Sadly, the only thing that can truly save and protect him is something like mercy from someone of great authority, a Lord, a Duke, or even Prince Edward would work.

When we speak about our soul, our soul is in a similar way.  When our life is of the world, we are low and left to the world, helpless, hopeless, and though we may have a few on our side, there’s really nothing that they can do for our soul when the end approaches.   Our soul requires a prince to show us mercy.   

Finally, my last favorite scene and line (sets of lines actually) comes at the end. Adhemar in knocked on his noble gluteus Maximus and has the wind knocked out of him.  He’s dazed and confused.  His eyes dart back and forth at the sky and you begin to see our characters gather around him and start speaking a line kind-of/roughly taken from the Bible and finished by a blessing.  The Bible passage is in the Old Testament book of  Daniel in Chapter 5 we read about king Belshazzar.  During a drunken feast a hand from heaven comes down and writes on the wall: MENE, MENE, TEKEL, UPHARSIN.  In far the king calls for all of his magicians and such and they can’t translate.  Then he’s told about Daniel.  Daniel is called forth and he translates.  Belshazzar is told that God is displeased and his rule is over.  The king dies that night

I have to be honest, I love this movie.  I saw it twice when it was first released in 2001 in the movie theatre.  I bought it on VHS the following summer.  When I broke down and bought a DVD player I bought it on DVD.  I cannot tell you how many times I have seen it.

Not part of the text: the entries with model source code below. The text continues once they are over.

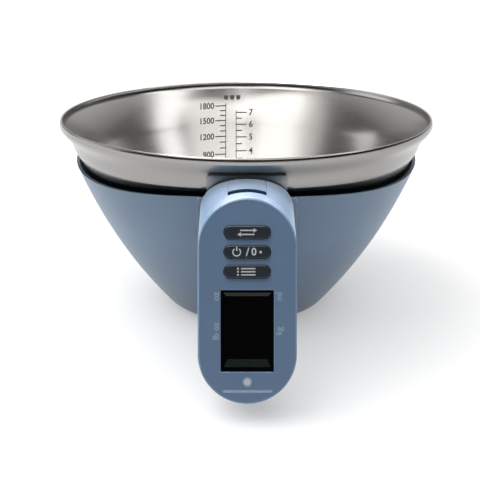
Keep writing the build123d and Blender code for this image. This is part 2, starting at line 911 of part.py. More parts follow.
def lock_supports():
    """Bosses at the ends of the pin, and the bridge that the lock's spring stands on."""
    inner = tab_width / 2 + clearance
    ends = box((inner, face_width / 2), (pivot_y - 2, pivot_y + 2), (pivot_z - 2.4, pivot_z + 6))
    ends += mirror(ends, about=Plane.YZ)
    half = face_width / 2
    bridge = box((-half, half), (spring_y - 2, spring_y + 1.2), (spring_seat_z - 2, spring_seat_z))
    return (ends + bridge) & rear_case_outside_neck()


def lock_window():
    """Window in the rear wall of the neck for the lock's nose."""
    half = nose_width / 2 + 0.6
    return box((-half, half), (-neck_back_radius - neck_wall - 4, -90), (nose_z - 1.8, far))


def lock_spring():
    """Small coil spring under the front of the tab."""
    return Pos(0, spring_y, spring_seat_z + 0.25) * coil(1.5, 0.35, 1.0, 5)


nodes = {
    "steel_bowl": steel_bowl,
    "bowl_bracket": bowl_bracket,
    "outer_shell": outer_shell,
    "base_plate": base_plate,
    "base_pad": base_pad,
    "base_screws": base_screws,
    "load_cell": load_cell,
    "gauge_seal": gauge_seal,
    "cell_spacer": cell_spacer,
    "cell_screws": cell_screws,
    "weighing_platform": weighing_platform,
    "platform_pads": platform_pads,
    "sensor_cable": sensor_cable,
    "handle_front": handle_front,
    "handle_rear": handle_rear,
    "display_window": display_window,
    "face_mark": face_mark,
    "tact_switches": tact_switches,
    "circuit_board": circuit_board,
    "controller_chip": controller_chip,
    "cable_connector": cable_connector,
    "lcd_frame": lcd_frame,
    "lcd_panel": lcd_panel,
    "zebra_strips": zebra_strips,
    "battery_tray": battery_tray,
    "batteries": batteries,
    "battery_springs": battery_springs,
    "battery_contacts": battery_contacts,
    "battery_door": battery_door,
    "handle_screws": handle_screws,
    "neck_screws": neck_screws,
    "thumb_lock": thumb_lock,
    "lock_pin": lock_pin,
    "lock_spring": lock_spring,
}

os.makedirs("parts", exist_ok=True)
for name, make in nodes.items():
    export_step(make(), f"parts/{name}.step")
for name, row in button_rows.items():
    export_step(push_button(row), f"parts/{name}.step")
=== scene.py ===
import json
import math

import bmesh
import bpy
import numpy as np
from mathutils import Euler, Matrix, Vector


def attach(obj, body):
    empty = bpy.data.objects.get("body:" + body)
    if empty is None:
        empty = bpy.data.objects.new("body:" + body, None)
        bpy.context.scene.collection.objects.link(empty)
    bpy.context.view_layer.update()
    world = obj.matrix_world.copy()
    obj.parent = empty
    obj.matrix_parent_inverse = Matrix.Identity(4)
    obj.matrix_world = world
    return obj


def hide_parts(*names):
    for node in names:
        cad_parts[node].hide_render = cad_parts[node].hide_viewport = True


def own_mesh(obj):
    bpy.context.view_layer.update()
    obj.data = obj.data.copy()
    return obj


# Kitchen scale: a steel bowl stands in a blue conical shell, and a jug-type handle in
# front of the shell holds the display and the buttons. Metres, +Z up, the bowl's axis is
# Z and the handle points to -Y.

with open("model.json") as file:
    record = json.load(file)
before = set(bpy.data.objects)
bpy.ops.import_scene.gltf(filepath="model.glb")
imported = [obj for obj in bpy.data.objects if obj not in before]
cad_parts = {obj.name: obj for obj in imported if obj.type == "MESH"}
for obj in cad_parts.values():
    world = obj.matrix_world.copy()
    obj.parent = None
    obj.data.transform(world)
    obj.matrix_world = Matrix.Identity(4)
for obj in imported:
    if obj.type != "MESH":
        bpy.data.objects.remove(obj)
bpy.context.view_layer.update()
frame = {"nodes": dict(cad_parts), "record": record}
MM = 0.001

# ---- sizes of the CAD part, in millimetres -----------------------------------------

RIM_RADIUS = 110.0
RIM_HEIGHT = 119.0
SHELL_RIM_RADIUS = 103.0
SHELL_RIM_HEIGHT = 97.0
SHELL_FOOT_RADIUS = 46.5
SHELL_BULGE = 5.45
BOWL_INSET = 3.9
STEEL = 0.8
BOWL_FLOOR = 16.2
BOWL_FILLET = 14.0
WALL_TOP = 90.0
HEM_HEIGHT = 4.0
HEM_THICKNESS = 1.7
HEM_FOOT = RIM_HEIGHT - HEM_HEIGHT + 0.6
NECK_POINTS = [
    (98.2, 94.6), (99.9, 98.0), (102.1, 101.8), (103.4, 105.4), (105.2, 109.3), (108.2, 113.0),
]
LEAN = math.radians(20.5)
FACE_TOP = (-123.2, 103.4)
FACE_LENGTH = 96.4
BUTTON_ROWS = {"unit": 32.2, "zero": 23.0, "mode": 13.8}
BUTTON_TOP = 0.7
WINDOW_HALF_WIDTH = 12.45
WINDOW_HALF_HEIGHT = 19.1
WINDOW_CENTRE = -14.0
LENS_FRONT = -0.15
LENS_BACK = -1.35
LEGEND_SCALE = 1.12
SPRING_Y = -112.8
SPRING_FOOT = 98.27
SPRING_RADIUS = 1.48
SPRING_WIRE = 0.17
SPRING_PITCH = 0.99
SPRING_TURNS = 5
MARK_CENTRE = -37.9
CUP = 236.6  # millilitres

# The shell's side is one arc, and the bowl's wall runs parallel to it inside.
side_run = SHELL_RIM_RADIUS - SHELL_FOOT_RADIUS
side_chord = math.hypot(side_run, SHELL_RIM_HEIGHT)
side_radius = (side_chord**2 / 4 + SHELL_BULGE**2) / (2 * SHELL_BULGE)
side_sink = (side_radius - SHELL_BULGE) / side_chord
side_centre_r = (SHELL_RIM_RADIUS + SHELL_FOOT_RADIUS) / 2 - side_sink * SHELL_RIM_HEIGHT
side_centre_z = SHELL_RIM_HEIGHT / 2 + side_sink * side_run


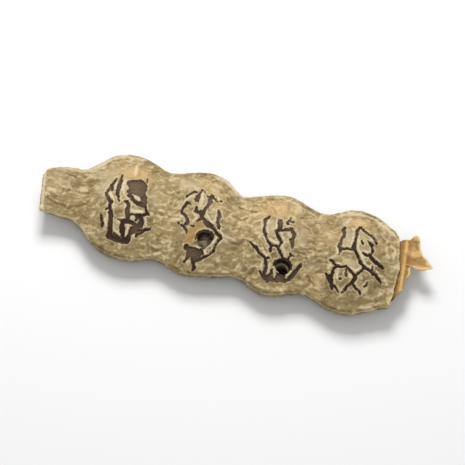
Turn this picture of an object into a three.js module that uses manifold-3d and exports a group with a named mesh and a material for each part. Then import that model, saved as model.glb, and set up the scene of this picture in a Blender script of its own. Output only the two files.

It is not historical. (footnote 2)  The music is not time period.  The dress is not time period.  The dance is not time-period.  The trade-mark stamp is not time period.  I DON’T CARE!  this movie was made to entertain.  It does that.  For me it continues to do that. 

I read a few reviews after I typed up my rough draft this morning… seems like about an 80/20 split.

I will give a night’s tale (movie review) 5 Stars.